Scientism, of course, hates meaning. It prefers to view humanity as a random accident, isolated in a cosmos of ‘indifferent vastness’ – the legacy of the post-Copernican enlightenment that Dawkins claims is now being ‘betrayed’. The opposing view, that the world has soul and purpose, that humanity and the cosmos are linked, is to be found not, as he and others claim, in the dogma of religion, but in art and in the depth psychology of Freud and Jung that Dawkins holds in contempt. The sweep of Romanticism, from Goethe and Beethoven down to Nash and Ginsberg is where modern humanity has articulated many of its quests for metaphysical and spiritual truth.

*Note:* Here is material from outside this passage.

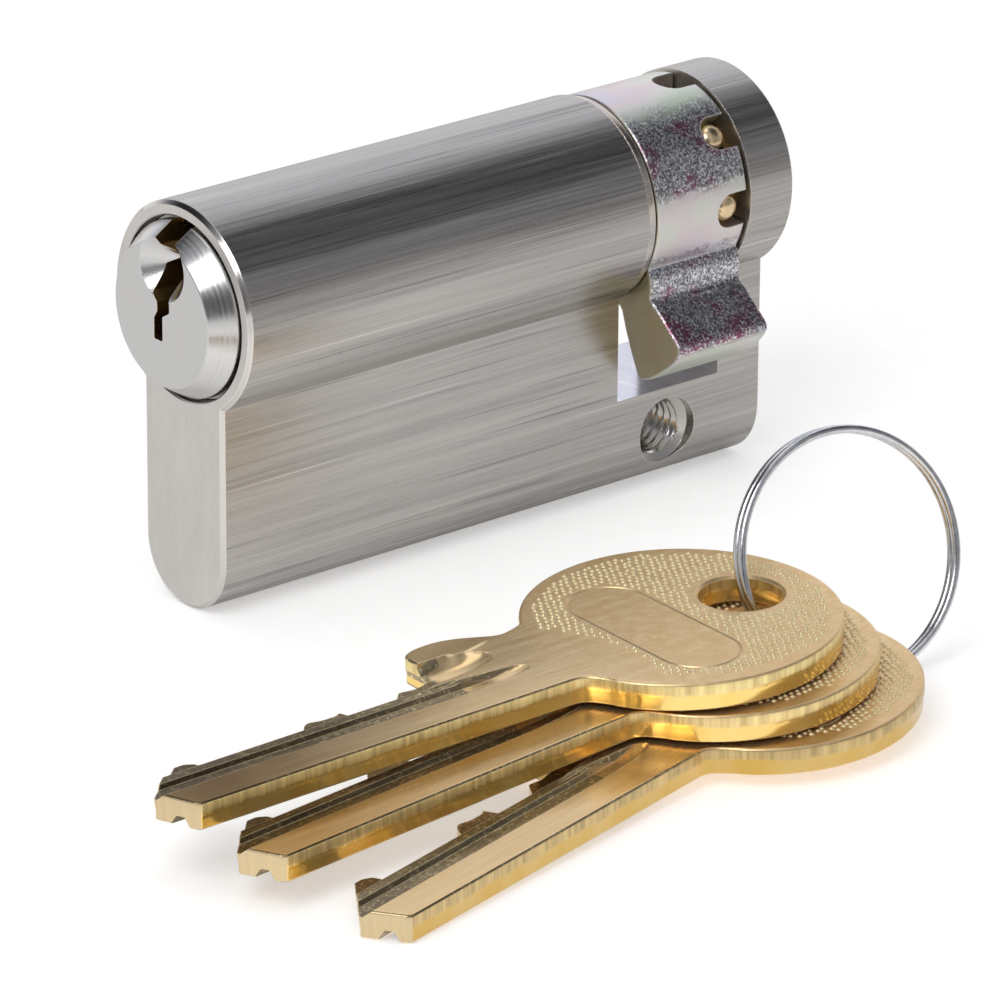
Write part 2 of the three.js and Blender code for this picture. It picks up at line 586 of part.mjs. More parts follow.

Dawkins and people like him can keep their dry and skeptical outlook on life. While googling what people are saying about Dawkins, I found this gem:

scientists who fall under the spell of scientism like Richard Dawkins are precisely like Falwell and Robertson; the only difference is the content of their thinking.
Beware of scientists who fail to demonstrate humility.
I hope people come away from this interview with a deeper appreciation for the importance of ideas. Ideas create ‘reality’. We create realities that either bring our souls alive or subject them to slow agonizing deaths.

My thoughts exactly! I’ll be interested to see what my friends in the UK think about these Dawkins programs.